→ **Objective**
In the records below, begin at the line that has "# The tile lies" and stop after the line that has "cad_parts[node].hide_render = cad_parts[node].hide_viewport"; quote those lines verbatim and nothing more.
## START Data for this exercise
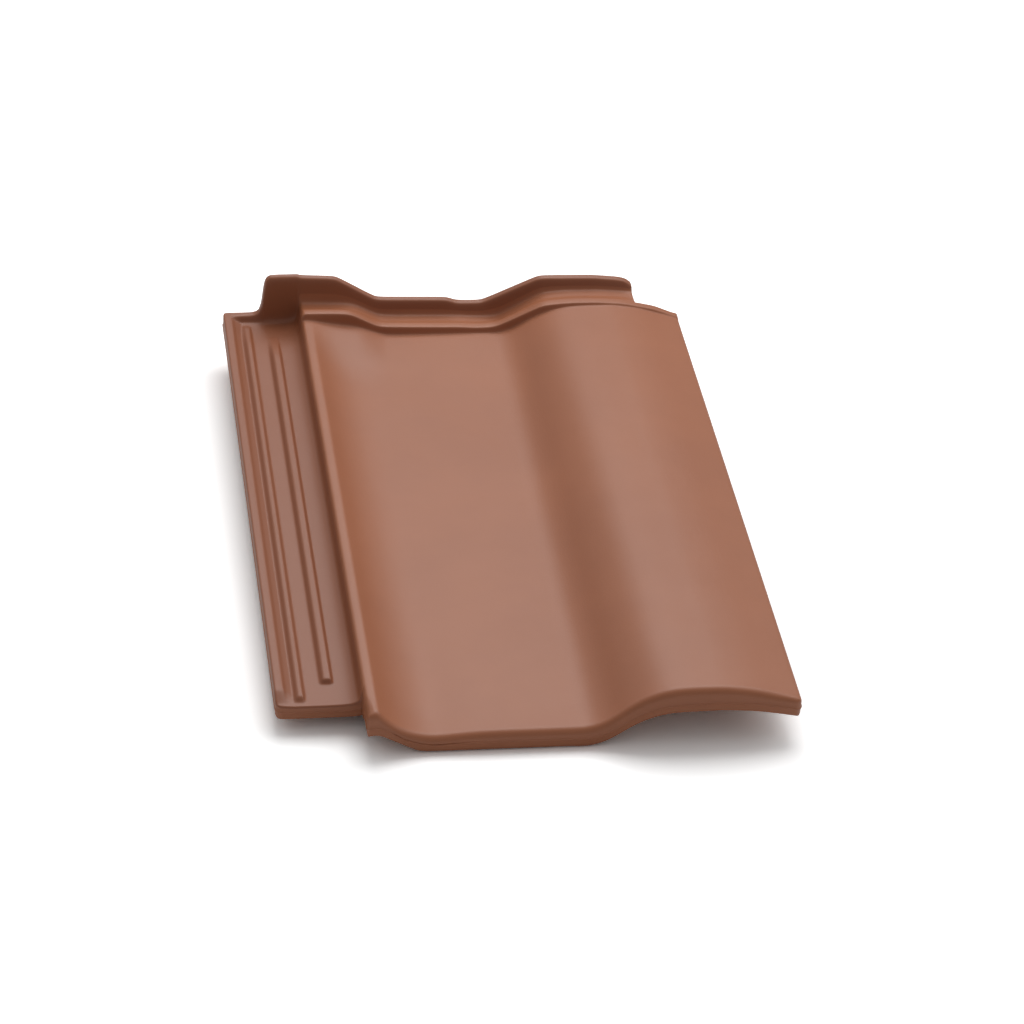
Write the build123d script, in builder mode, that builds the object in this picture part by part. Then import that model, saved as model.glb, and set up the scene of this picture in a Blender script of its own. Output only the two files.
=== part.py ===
from build123d import *
from math import atan2, degrees, radians, tan
import os

os.makedirs("parts", exist_ok=True)

# The tile's own plane: X across from the side lock to the free edge, Y along from the
# foot to the head, Z up, with zero at the foot's left corner on the pan's surface

# Overall size
tile_width = 300.0
tile_length = 450.0
pan_thickness = 10.5

# Pan, which rises a little towards the head so that it clears the tile laid below it
pan_head_rise = 3.8
pan_start = 94.0
pan_end = 170.0

# Roll on the right: hollow flank, shoulder, crest and the plain free edge
flank_x = 198.0
flank_height = 12.0
flank_thickness = 12.6
shoulder_x = 217.0
shoulder_height = 21.6
crest_x = 249.0
crest_height = 25.2
crest_head_drop = 2.2
edge_height = 14.8
edge_head_drop = 3.0
edge_slope = 0.28
edge_under_slope = 0.2
roll_thickness = 11.0
edge_thickness = 9.5

# Lip between the side lock and the pan, with its hollow slope down to the pan
lip_x = 50.4
lip_width = 6.4
lip_height = 16.3
lip_toe = 5.0
lip_slope_run = 12.0
lip_slope_drop = 10.2
lip_hollow_height = 2.5

# Side lock: outer rim, two rails and the flat water channel between them and the lip
lock_floor = 3.1
lock_thickness = 9.2
lock_setback = 27.0
lock_corner = 8.0
rim_width = 5.7
rim_slope = 4.9
rim_height = 4.3
rim_ramp = 11.5
rim_foot_height = 1.0
head_rim_width = 7.8
rail_height = 3.0
rail_side = 1.5
rail_one_x = 11.0
rail_one_width = 5.1
rail_one_foot_gap = 4.0
rail_one_head_gap = 17.0
rail_two_x = 27.5
rail_two_width = 5.7
rail_two_foot_gap = 20.0
rail_two_head_gap = 30.0
head_corner = 3.0

# Foot nose: the front edge, thicker than the body
nose_length = 20.0
nose_pan_drop = 2.0
nose_roll_drop = 4.4
nose_round = 3.0

# Head lock, at distances from the foot: front rib, groove and rear wall
front_rib_y = 422.8
front_rib_width = 6.2
rear_wall_y = 444.0
rear_wall_end = 271.0
rib_ledge_height = 20.8
rib_pan_height = 8.6
rib_notch_height = 7.4
rib_roll_height = 25.2
rib_edge_height = 12.6
groove_ledge_height = 17.4
groove_pan_height = 6.2
groove_notch_height = 4.6
groove_roll_height = 23.0
groove_edge_height = 20.8
wall_ledge_height = 34.8
wall_pan_height = 16.8
wall_notch_height = 13.5
wall_roll_height = 31.3
wall_edge_height = 27.0
ledge_end = 79.0
ledge_fall_end = 101.5
notch_start = 149.0
notch_end = 157.0
roll_rise_start = 174.0
roll_rise_end = 208.0
bend_round = 5.0

# Tall block where the rear wall closes the side lock
block_x = 26.0
block_height = 36.4
block_round = 4.0

# Raised shelf that carries the pan's head corner up to the ledge
shelf_length = 30.0
shelf_height = 11.8
shelf_width = 27.0
shelf_foot_sink = 1.0

# Batten nibs
nib_depth = 15.0
nib_width = 30.0
nib_thickness = 15.0
nib_y = 392.0
nib_left_x = 104.0
nib_right_x = 208.0
nib_side_draft = 2.5
hook_draft = 3.0
nib_back_draft = 12.0

# Cover rib that hangs from the roll near its free edge, into the next tile's side lock
cover_rib_x = 268.0
cover_rib_width = 6.0
cover_rib_drop = 1.5
cover_rib_start = 40.0
cover_rib_end = 395.0

# Heights and places that follow from the sizes above
lip_end = lip_x + lip_width
lock_under = lock_floor - lock_thickness
rim_top = lock_floor + rim_height
rail_top = lock_floor + rail_height
nose_under = -pan_thickness - nose_pan_drop
nib_low = -pan_thickness - nib_depth
root_depth = pan_thickness / 2
nib_front = nib_y - nib_thickness / 2


def tile_section(plane, pan, crest, edge, lip, pan_drop, roll_drop):
    """Section from the lip to the free edge: lip, hollow slope, pan and roll."""
    under = pan - pan_thickness - pan_drop
    crest_under = crest - roll_thickness - roll_drop
    edge_under = edge - edge_thickness - roll_drop / 2
    flank_under = pan + flank_height - flank_thickness - roll_drop
    hollow = lip_hollow_height - pan_drop
    with BuildSketch(plane) as section:
        with BuildLine():
            Line((lip_x, hollow), (lip_x, lip))
            Line((lip_x, lip), (lip_end, lip))
            Spline((lip_end, lip), (lip_end + lip_slope_run, lip - lip_slope_drop),
                   (pan_start, pan), tangents=((1, -1), (1, 0)))
            Line((pan_start, pan), (pan_end, pan))
            Spline((pan_end, pan), (flank_x, pan + flank_height),
                   (shoulder_x, crest - crest_height + shoulder_height), (crest_x, crest),
                   tangents=((1, 0), (1, 0)))
            Spline((crest_x, crest), (tile_width, edge), tangents=((1, 0), (1, -edge_slope)))
            Line((tile_width, edge), (tile_width, edge_under))
            Spline((tile_width, edge_under), (crest_x, crest_under),
                   tangents=((-1, edge_under_slope), (-1, 0)))
            Spline((crest_x, crest_under), (flank_x, flank_under), (pan_end, under),
                   tangents=((-1, 0), (-1, 0)))
            Line((pan_end, under), (pan_start - lip_toe, under))
            Line((pan_start - lip_toe, under), (lip_end, hollow))
            Line((lip_end, hollow), (lip_x, hollow))
        make_face()
    return section.sketch


def head_strip(plane, ledge, pan, notch, roll, edge, right):
    """Section of a strip across the head: its top steps down from the left ledge to the
    pan, a little more at the notch and up again to the roll, and its root lies inside
    the tile's body."""
    roll_root = crest_height - crest_head_drop - root_depth
    with BuildSketch(plane) as strip:
        with BuildLine():
            FilletPolyline((lip_x, ledge), (ledge_end, ledge), (ledge_fall_end, pan),
                           (notch_start, pan), (notch_end, notch), (roll_rise_start, notch),
                           (roll_rise_end, roll), (crest_x, roll), (right, edge),
                           radius=bend_round)
            Polyline((right, edge), (right, edge_height - edge_head_drop - root_depth),
                     (crest_x, roll_root), (pan_end, 0), (pan_start, 0), (lip_x, root_depth),
                     (lip_x, ledge))
        make_face()
    return strip.sketch


def shelf_section(plane, lip, corner, end):
    """Section of the shelf beside the lip: its top falls from the lip to a corner and on
    to its end in the pan, and its root lies inside the tile's body."""
    with BuildSketch(plane) as shelf:
        with BuildLine():
            Polyline((lip_end, lip_hollow_height), (lip_end, lip), corner, end,
                     (end[0], pan_head_rise - root_depth), close=True)
        make_face()
    return shelf.sketch


with BuildPart() as verge_tile:
    # Batten nibs, one under the pan and one under the roll's flank: their front view,
    # narrowed by their side view so that the hook face and the back lean for the mould
    for x, left_root, right_root in (
        (nib_left_x, -root_depth, -root_depth),
        (nib_right_x, flank_height - root_depth, shoulder_height - root_depth),
    ):
        left, right = x - nib_width / 2, x + nib_width / 2
        with BuildSketch(Plane.XZ.offset(-tile_length)):
            with BuildLine():
                Polyline((left, left_root), (left + nib_side_draft, nib_low),
                         (right - nib_side_draft, nib_low), (right, right_root), close=True)
            make_face()
        extrude(amount=tile_length)
    hook_lean = (shoulder_height - nib_low) * tan(radians(hook_draft))
    back_lean = (shoulder_height - nib_low) * tan(radians(nib_back_draft))
    with BuildSketch(Plane.YZ):
        with BuildLine():
            Polyline((nib_front, nib_low), (nib_front - hook_lean, shoulder_height),
                     (nib_front + nib_thickness + back_lean, shoulder_height),
                     (nib_front + nib_thickness, nib_low), close=True)
        make_face()
    extrude(amount=tile_width, mode=Mode.INTERSECT)

    # Side lock with its rim, its two outer corners rounded
    with BuildSketch(Plane.XZ.offset(-lock_setback)):
        with BuildLine():
            Polyline((0, lock_under), (0, rim_top), (rim_width, rim_top),
                     (rim_width + rim_slope, lock_floor), (lip_x - lip_toe, lock_floor),
                     (lip_x, lock_floor + lip_toe), (lip_end, lock_floor + lip_toe),
                     (lip_end, lip_hollow_height), (lip_x, lip_hollow_height),
                     (lip_x - lip_toe, lock_under), close=True)
        make_face()
    extrude(amount=lock_setback - tile_length)
    lock_corners = verge_tile.edges().filter_by(Axis.Z).group_by(Axis.X)[0].sort_by(Axis.Y)
    for corner, radius in ((lock_corners[0], lock_corner), (lock_corners[-1], head_corner)):
        fillet(corner, radius)

    # Ramp that lets the rim's foot slide under the next tile
    with BuildSketch(Plane.YZ):
        with BuildLine():
            Polyline((lock_setback, lock_floor + rim_foot_height), (lock_setback, rim_top),
                     (lock_setback + rim_ramp, rim_top), close=True)
        make_face()
    extrude(amount=rail_one_x, mode=Mode.SUBTRACT)

    # Two rails in the channel, the second one shorter at both ends
    for x, width, foot_gap, head_gap in (
        (rail_one_x, rail_one_width, rail_one_foot_gap, rail_one_head_gap),
        (rail_two_x, rail_two_width, rail_two_foot_gap, rail_two_head_gap),
    ):
        with BuildSketch(Plane.XZ.offset(-lock_setback - foot_gap)):
            with BuildLine():
                Polyline((x, lock_floor), (x + rail_side, rail_top), (x + width, rail_top),
                         (x + width + rail_side, lock_floor), close=True)
            make_face()
        extrude(amount=lock_setback + foot_gap + head_gap - tile_length)

    # Body, lofted from the foot's section to the flatter one at the head
    foot_section = tile_section(Plane.XZ.offset(-nose_length), 0, crest_height, edge_height,
                                lip_height, 0, 0)
    head_section = tile_section(Plane.XZ.offset(-tile_length), pan_head_rise,
                                crest_height - crest_head_drop,
                                edge_height - edge_head_drop, lip_height, 0, 0)
    loft([foot_section, head_section], ruled=True)

    # Foot nose, with its front edges rounded
    nose_section = tile_section(Plane.XZ, 0, crest_height, edge_height, lip_height,
                                nose_pan_drop, nose_roll_drop)
    extrude(nose_section, amount=-nose_length)
    front = verge_tile.faces().sort_by(Axis.Y)[0]
    fillet(front.edges(), nose_round)

    # Free edge cut back behind the front rib, where the next tile's lock takes over
    with BuildSketch(Plane.XY.offset(nose_under)):
        with Locations((rear_wall_end, front_rib_y + front_rib_width)):
            Rectangle(tile_width, tile_length, align=(Align.MIN, Align.MIN))
    extrude(amount=tile_width, mode=Mode.SUBTRACT)

    # Head lock: groove floor, front rib and rear wall
    groove = head_strip(Plane.XZ.offset(-front_rib_y), groove_ledge_height, groove_pan_height,
                        groove_notch_height, groove_roll_height, groove_edge_height,
                        rear_wall_end)
    extrude(groove, amount=front_rib_y - tile_length)
    front_rib = head_strip(Plane.XZ.offset(-front_rib_y), rib_ledge_height, rib_pan_height,
                           rib_notch_height, rib_roll_height, rib_edge_height, tile_width)
    extrude(front_rib, amount=-front_rib_width)
    rear_wall = head_strip(Plane.XZ.offset(-rear_wall_y), wall_ledge_height, wall_pan_height,
                           wall_notch_height, wall_roll_height, wall_edge_height,
                           rear_wall_end)
    extrude(rear_wall, amount=rear_wall_y - tile_length)

    # Block where the rear wall closes the side lock, and the rim beside it
    with BuildSketch(Plane.XZ.offset(-rear_wall_y)) as block:
        with Locations((block_x, lock_floor)):
            Rectangle(lip_end - block_x, block_height - lock_floor,
                      align=(Align.MIN, Align.MIN))
        fillet(block.vertices().sort_by(Axis.Y)[-2:].sort_by(Axis.X)[0], block_round)
    extrude(amount=rear_wall_y - tile_length)
    with BuildSketch(Plane.XY.offset(lock_floor)):
        with Locations((rim_width, tile_length)):
            Rectangle(block_x - rim_width, head_rim_width, align=(Align.MIN, Align.MAX))
    extrude(amount=rim_height)

    # Raised shelf in the pan's head corner, sunk into the slope at its foot
    shelf_foot = shelf_section(
        Plane.XZ.offset(shelf_length - front_rib_y), lip_height - shelf_foot_sink,
        (lip_end + lip_slope_run, lip_height - lip_slope_drop - shelf_foot_sink),
        (pan_start, pan_head_rise - shelf_foot_sink))
    shelf_head = shelf_section(Plane.XZ.offset(-front_rib_y), lip_height,
                               (lip_end + shelf_width, shelf_height),
                               (ledge_fall_end, pan_head_rise))
    loft([shelf_foot, shelf_head], ruled=True)

    # Cover rib under the roll
    edge_under = edge_height - edge_thickness
    with BuildSketch(Plane.XZ.offset(-cover_rib_start)):
        with Locations((cover_rib_x, edge_under - cover_rib_drop)):
            Rectangle(cover_rib_width, crest_height - root_depth - edge_under,
                      align=(Align.CENTER, Align.MIN))
    extrude(amount=cover_rib_start - cover_rib_end)

# The tile lies unheld on its foot nose and its nibs, so it is tipped to that lie and
# moved until its footprint is centred and its lowest points are on the floor
lie_angle = degrees(atan2(nose_under - nib_low, nib_front - nose_round))
lying = verge_tile.part.rotate(Axis.X, lie_angle)
box = lying.bounding_box()
verge_tile.part = lying.moved(
    Location((-box.center().X, -box.center().Y, -box.min.Z)))

verge_tile.part.label = "verge_tile"
export_step(verge_tile.part, "parts/verge_tile.step")
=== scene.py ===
import math

import bpy
import numpy as np
from bpy.props import FloatProperty, FloatVectorProperty, PointerProperty
from mathutils import Matrix, Vector


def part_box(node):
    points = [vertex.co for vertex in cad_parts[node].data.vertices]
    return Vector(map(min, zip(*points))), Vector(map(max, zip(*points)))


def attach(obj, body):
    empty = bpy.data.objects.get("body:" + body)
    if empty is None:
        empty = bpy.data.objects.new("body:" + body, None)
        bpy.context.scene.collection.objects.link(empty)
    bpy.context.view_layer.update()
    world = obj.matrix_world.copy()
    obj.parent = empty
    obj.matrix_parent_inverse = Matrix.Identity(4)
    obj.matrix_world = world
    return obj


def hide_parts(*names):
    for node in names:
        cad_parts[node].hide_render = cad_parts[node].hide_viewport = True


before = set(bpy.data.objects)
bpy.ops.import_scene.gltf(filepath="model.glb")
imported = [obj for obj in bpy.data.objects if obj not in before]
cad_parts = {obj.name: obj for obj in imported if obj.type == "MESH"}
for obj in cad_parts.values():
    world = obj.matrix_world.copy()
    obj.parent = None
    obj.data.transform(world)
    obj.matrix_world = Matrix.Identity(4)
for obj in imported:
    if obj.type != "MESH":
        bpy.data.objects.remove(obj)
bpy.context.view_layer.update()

bl_info = {
    "name": "Verge tile",
    "version": (1, 0, 0),
    "blender": (4, 5, 0),
    "location": "View3D > Sidebar > Verge tile",
    "description": "Pressed clay verge tile with its side lock, head lock and roll",
    "category": "Object",
}

MM = 0.001
TILE_NODE = "verge_tile"


def length(name, description, millimetres):
    """A size in metres, given in millimetres."""
    return FloatProperty(name=name, description=description, default=millimetres * MM,
                         subtype="DISTANCE", unit="LENGTH", precision=4)


def colour(name, description, value):
    """A plain colour as Blender's linear red, green and blue."""
    return FloatVectorProperty(name=name, description=description, default=value,
                               subtype="COLOR", min=0.0, max=1.0, size=3)


def turn(name, description, degrees):
    """An angle in radians, given in degrees."""
    return FloatProperty(name=name, description=description, default=math.radians(degrees),
                         subtype="ANGLE", unit="ROTATION")


def amount(name, description, value):
    """A plain number, such as a lamp's power in watts."""
    return FloatProperty(name=name, description=description, default=value)


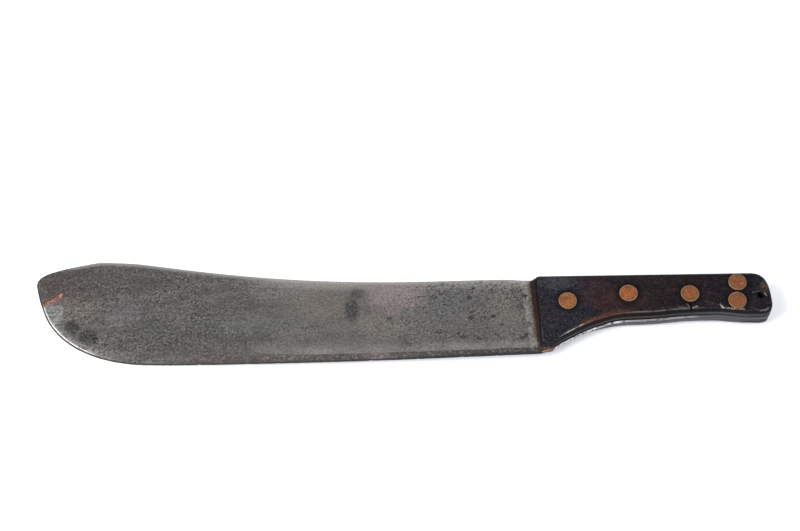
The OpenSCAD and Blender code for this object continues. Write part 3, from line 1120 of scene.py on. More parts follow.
@dataclass(frozen=True)
class DarkWood(Finish):
    """Near-black handled wood, browner in the middle and along worn edges."""

    name: str = "dark_wood"
    sheen: float = 0.0
    tones: tuple[Mark, ...] = (
        Mark((-92, 3, 8), (58, 28, 14), (31, 19, 19), 0.85, 1.3, 10),
        Mark((-146, 3, 11), (8, 12, 4), (12, 13, 24), 0.7, 1.4, 5),
        Mark((-126, -12, 11), (14, 9, 4), (11, 14, 25), 0.8, 1.5, 5),
        Mark((-131, 8, 11), (12, 6, 4), (14, 16, 27), 0.6, 1.5, 4),
        Mark((-116, 8, 11), (12, 8, 4), (56, 34, 40), 0.7, 1.7, 4),
        Mark((-62, 9, 8), (30, 12, 14), (28, 16, 15), 0.7, 1.4, 6),
        Mark((-86, -1, 11), (12, 8, 4), (56, 34, 30), 0.6, 1.8, 3.5),
        Mark((-106, -2, 11), (19, 9, 5), (64, 36, 30), 0.8, 1.9, 3.5),
        Mark((-32, 6, 9), (18, 14, 6), (20, 10, 13), 0.6, 1.4, 6),
        Mark((-8, 3, 11), (5.5, 13, 4), (8, 9, 15), 0.75, 1.4, 4),
        Mark((3.2, 6.5, 10), (3.8, 5.6, 6), (94, 72, 66), 0.85, 1.8, 1.5),
        Mark((-140, 12.5, 11), (14, 8, 5), (84, 80, 84), 0.65, 2.0, 2.2),
    )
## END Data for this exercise
→ **Task solution**
# The tile lies unheld on its foot nose and its nibs, so it is tipped to that lie and
# moved until its footprint is centred and its lowest points are on the floor
lie_angle = degrees(atan2(nose_under - nib_low, nib_front - nose_round))
lying = verge_tile.part.rotate(Axis.X, lie_angle)
box = lying.bounding_box()
verge_tile.part = lying.moved(
    Location((-box.center().X, -box.center().Y, -box.min.Z)))

verge_tile.part.label = "verge_tile"
export_step(verge_tile.part, "parts/verge_tile.step")
=== scene.py ===
import math

import bpy
import numpy as np
from bpy.props import FloatProperty, FloatVectorProperty, PointerProperty
from mathutils import Matrix, Vector


def part_box(node):
    points = [vertex.co for vertex in cad_parts[node].data.vertices]
    return Vector(map(min, zip(*points))), Vector(map(max, zip(*points)))


def attach(obj, body):
    empty = bpy.data.objects.get("body:" + body)
    if empty is None:
        empty = bpy.data.objects.new("body:" + body, None)
        bpy.context.scene.collection.objects.link(empty)
    bpy.context.view_layer.update()
    world = obj.matrix_world.copy()
    obj.parent = empty
    obj.matrix_parent_inverse = Matrix.Identity(4)
    obj.matrix_world = world
    return obj


def hide_parts(*names):
    for node in names:
        cad_parts[node].hide_render = cad_parts[node].hide_viewport = True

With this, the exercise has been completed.